2026-02-18 12:50 AM
Hello ST Support Team,
I am using STM32N6 with Neural-ART NPU (ST Edge AI 3.0) and comparing inference outputs between:
1. TFLite on PC, and
2. the converted model running on STM32N6 NPU.
Could you please clarify how `rsqrt` is implemented on STM32N6 NPU?
I would like to know:
1. Is `rsqrt` a native HW operator, or is it decomposed (for example into `sqrt + reciprocal`)?
2. What approximation method is used internally (LUT / polynomial / Newton-Raphson / other)?
3. What numeric format is used in the HW path (fixed-point details, precision)?
4. What rounding and saturation rules are applied?
5. Are there documented error bounds or expected max/mean error vs float reference?
6. Is there any compiler/runtime option to select a more accurate vs faster mode for this operation?

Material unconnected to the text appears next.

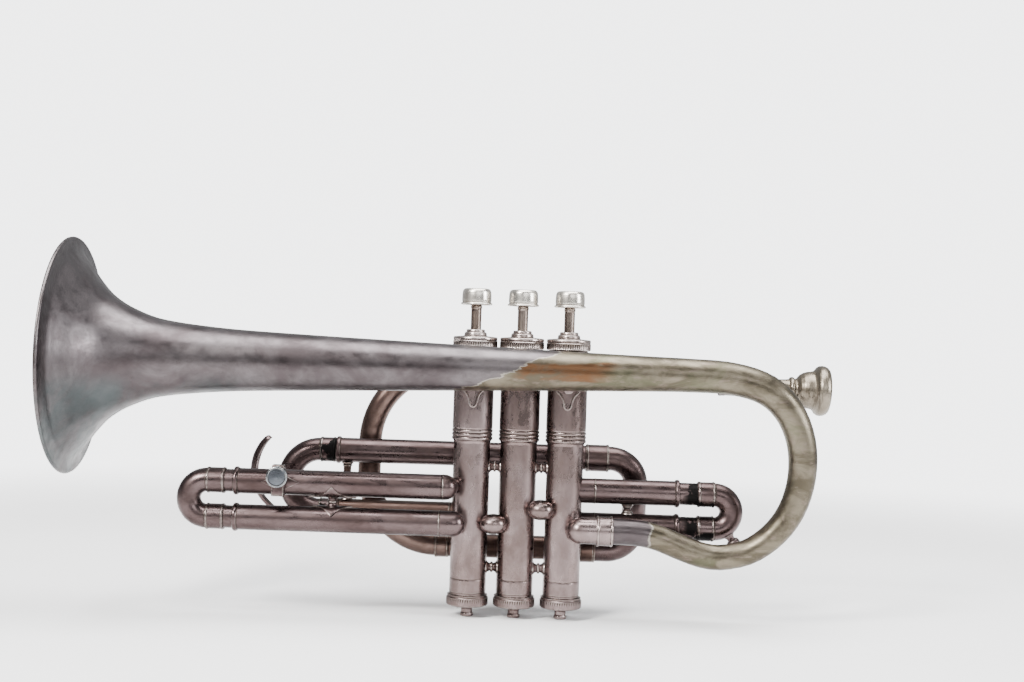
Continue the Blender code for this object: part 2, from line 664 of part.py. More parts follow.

My model uses INT8 I/O and the same input tensor on both platforms.
Thank you.
2026-03-06 2:34 AM
HI @retertert,
RSQRT is not supported on NPU:
https://stedgeai-dc.st.com/assets/embedded-docs/stneuralart_operator_support.html
It seems to be supported only for TFLITE models (not onnx):
https://stedgeai-dc.st.com/assets/embedded-docs/supported_ops_tflite.html#rsqrt
I asked for more details on its implementation
regarding your two last points, we don't provide such details for layers and there is no way to custom the behavior of a particular layer. For target without NPU, there is the possibility to "optimize" the model in such way, but the whole model, not just some layers.
Have a good day,
Julian